We will have some nights that do not drop below 60 with multiple days in the 70s likely. At this point, looks like Indy & southward could hit 80. We will see if we can get 80 this far north.
If we can do that, it would be the first 80 in March since 2012 at West Lafayette.
We hit 82 on April 1, 2010. However, before 2012 you have to go back to 2007 to find an 80 or greater in March.
We almost had an 80 in March in 2003 & 2004, as well as 1995, but you really have to go back to 1998 to find any 80 prior to 2007.
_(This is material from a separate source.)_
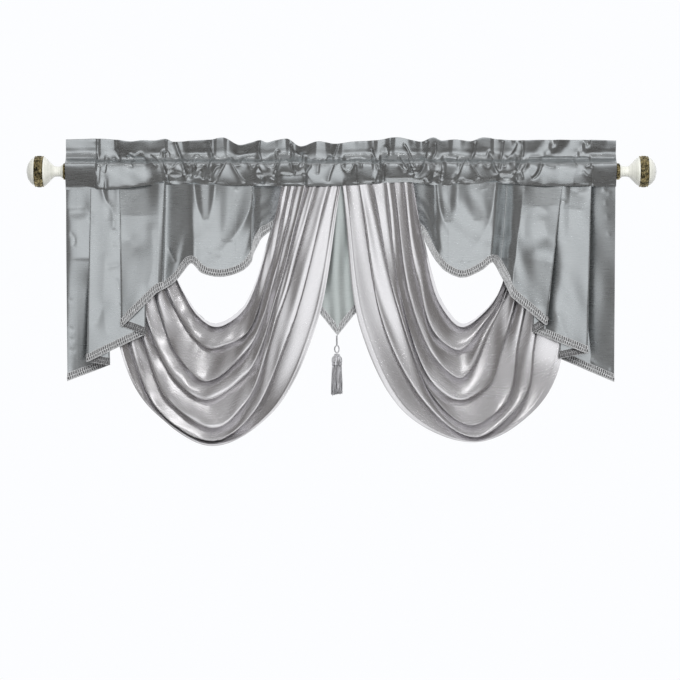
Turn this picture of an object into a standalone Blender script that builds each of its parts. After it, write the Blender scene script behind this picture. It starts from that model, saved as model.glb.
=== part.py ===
# Swag and tail drape on a curtain rod.
# Each row of the tables below is in millimetres; the meshes are made in metres.
# X runs to the right, -Y is the front, +Z is up, and the origin is the middle of the rod's axis.

import math

import bpy
import bmesh
import numpy as np

MM = 0.001
CLOTH = 2.0
BRAID = 2.6
SEAM_GAP = 0.9
BRAID_GAP = 1.1
STEEPEST = 2.0

# Rod and the hard parts at its ends
ROD_RADIUS = 17.5
ROD_LEFT = -632.8
ROD_RIGHT = 632.0
COLLAR_RADIUS = 19.1
COLLAR_NOTCH = 1.4
COLLAR_TEETH = 18
# Where a tooth's face starts and ends, in steps of half a tooth
TOOTH_SPAN = (0.35, 1.65)
PART_GAP = 0.4
LEFT_COLLAR_END = -638.3
RIGHT_COLLAR_END = 640.6
ROUND_SIDES = 24

# Half profile of a finial: distance from the collar, radius
FINIAL_PROFILE = [
    (0.0, 14.6), (0.6, 15.6), (2.6, 15.3), (4.8, 13.2), (8.0, 12.0), (15.0, 11.8),
    (20.5, 13.0), (25.5, 17.4), (30.5, 22.4), (37.0, 29.0), (42.5, 32.6), (54.8, 34.0), (65.6, 32.6),
    (71.5, 29.6), (77.0, 23.8), (81.0, 17.0), (83.6, 7.5),
]
BAND_START = 44.6
BAND_END = 64.8
BAND_INNER = 34.4
BAND_EDGE = 34.9
BAND_CROWN = 35.7

# Top edge of the header ruffle: x, z
HEADER_TOP = [
    (-632, 73), (-596, 74), (-559, 75), (-538, 74), (-515, 72), (-483, 68), (-455, 71),
    (-430, 70), (-402, 74), (-386, 68), (-375, 68), (-340, 70), (-304, 72), (-271, 77),
    (-232, 60), (-205, 66), (-186, 71), (-170, 66), (-154, 70), (-126, 75), (-92, 57),
    (-51, 69), (-14, 63), (25, 68), (80, 71), (129, 78), (184, 68), (212, 77), (232, 70),
    (262, 73), (297, 69), (327, 77), (363, 73), (393, 71), (425, 71), (460, 72), (499, 72),
    (550, 72), (632, 70),
]

# Lower seam of the rod pocket: x, z
POCKET_SEAM = [
    (-632, -40), (-560, -40), (-500, -37), (-402, -27), (-345, -29), (-300, -30),
    (-200, -31), (-60, -32), (20, -30), (94, -25), (152, -23), (230, -31), (354, -25),
    (450, -31), (632, -33),
]

# Valleys between the gathers of the heading: x, depth of the slit
GATHERS = [
    (-632, 0.3), (-559, 0.5), (-518, 0.7), (-488, 0.7), (-444, 0.9), (-400, 0.9), (-375, 1.5),
    (-336, 1.0), (-304, 0.9), (-244, 0.9), (-186, 1.5), (-152, 1.0), (-113, 0.9), (-92, 1.2),
    (-53, 0.8), (-16, 1.2), (21, 0.8), (81, 0.7), (108, 0.8), (147, 0.9), (198, 0.9),
    (221, 1.4), (241, 0.9), (274, 0.8), (304, 0.8), (343, 0.9), (368, 1.4), (398, 0.9),
    (428, 0.9), (460, 0.7), (492, 0.6), (531, 0.5), (631, 0.3),
]
GATHER_STEPS = (0.0, 0.2, 0.75)
GATHER_ROUNDNESS = 0.6

# Section of the heading above the pocket's foot, front round to the back: y, z, y moved by a gather
POCKET_OUTER = [
    (-19.8, -17.0, -6.5), (-20.6, 0.0, -8.5), (-17.4, 13.0, -8.0), (-8.6, 22.6, -4.0), (-2.4, 28.5, -1.5),
]
POCKET_BACK = [(2.0, 28.0, -0.5), (16.6, 13.6, 2.0), (20.4, 0.0, 3.0), (16.6, -17.0, 2.5)]
POCKET_INNER = [
    (-17.9, -15.6, -6.1), (-18.5, 0.0, -8.3), (-15.4, 11.6, -7.4), (-7.0, 19.4, -3.0),
    (0.0, 20.6, -0.4), (14.8, 12.2, 1.8), (18.3, 0.0, 2.8), (14.9, -16.2, 2.2),
]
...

Both 1990 & 1992 had historic warm spells in early- to mid-March with up to a week in the 70s, but no 80 was recorded.
Prior to 2012 (back to 1985), only 1986 saw temperatures reach well into the 80s in March. In a big warm spell in late March 1986, we peaked at 84.
Over the many year now, severe weather in March has been centered over Dixie Alley in the South.
This year, it shows the tendency for Plains to Midwest severe weather in latter March.
You can see the development of severe weather risk, some of it substantial to significant, in latter March.
It will turn much colder after this system of warmth, heavy rainfall (1-2.5" possible) & severe weather risk.
I cannot rule out a random, brief, wet snowfall after this warmth for one big last winter hurrah with multiple days of hard freezing.
That is the bad news. We may have a night at 18-25 that wipes out the Star & Saucer Magnolias beginning to blossom.
This would be at the end of March, but the cold may last into the start of April.
After the stretch of cold, wet, warmer & stormy weather should return after April 4.
Once the warmth begins building back in, it should occur pretty quickly.
Spring (March-April-May) still averages out to above normal precipitation:
The overall trend for spring is colder West, warmer East with the heavy rainfall & storminess at & east of the transition zone between the two.
This spring look more active severe weather-wise here than the past three springs.
Summer (June-July-August) still averages out to below normal precipitation.
Looks like after July 15 looks drier than before July 15 from the current data available.
Cooler West, hotter East is the trend for summer as a whole.